Spatial polarization gating of high-harmonic generation in solids

TL;DR

This paper introduces spatial polarization gating, a technique that uses a spatially varying laser ellipticity to enhance the spatial resolution of high-harmonic generation in solids, enabling imaging beyond the diffraction limit.

Contribution

The paper presents a novel spatial polarization gating method that improves the spatial resolution of high-harmonic generation in solids and explores its potential for super-resolution imaging.

Findings

Experimental and numerical validation of the method

Suppression of high harmonics in elliptical fields

Potential application to nonlinear structured illumination microscopy

Abstract

High-harmonic generation from solids can be utilized as probe of ultrafast dynamics, but thus far only over extended sample areas, since its spatial resolution is diffraction-limited. Here we propose spatial polarization gating, that is using a spatially varying ellipticity of a driving laser pulse to reduce the spatial profile of high-harmonic emission below the diffraction limit and hence increase spatial resolution.
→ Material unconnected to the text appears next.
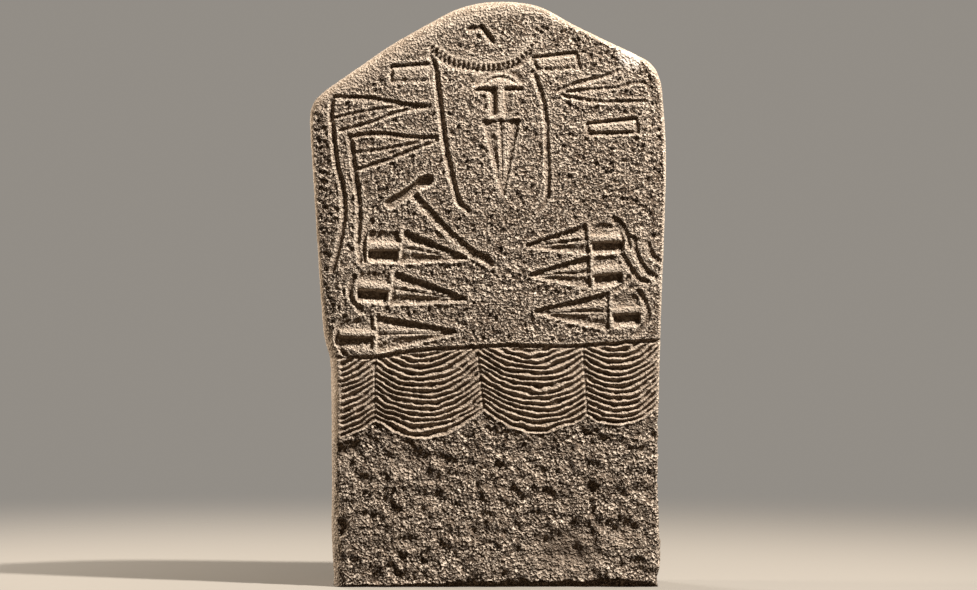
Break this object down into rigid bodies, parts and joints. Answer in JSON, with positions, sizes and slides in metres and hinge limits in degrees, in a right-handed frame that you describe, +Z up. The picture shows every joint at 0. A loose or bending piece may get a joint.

We show experimentally and by numerical simulations that our method is generally applicable as suppressing high harmonics in elliptical fields is a common response in all solids. We also briefly explore the possibility of applying this technique to widefield imaging, specifically to nonlinear structured illumination microscopy. Our findings indicate that spatial polarization gating can enable all-optical femto-to-attosecond label-free imaging beyond the Abbe limit.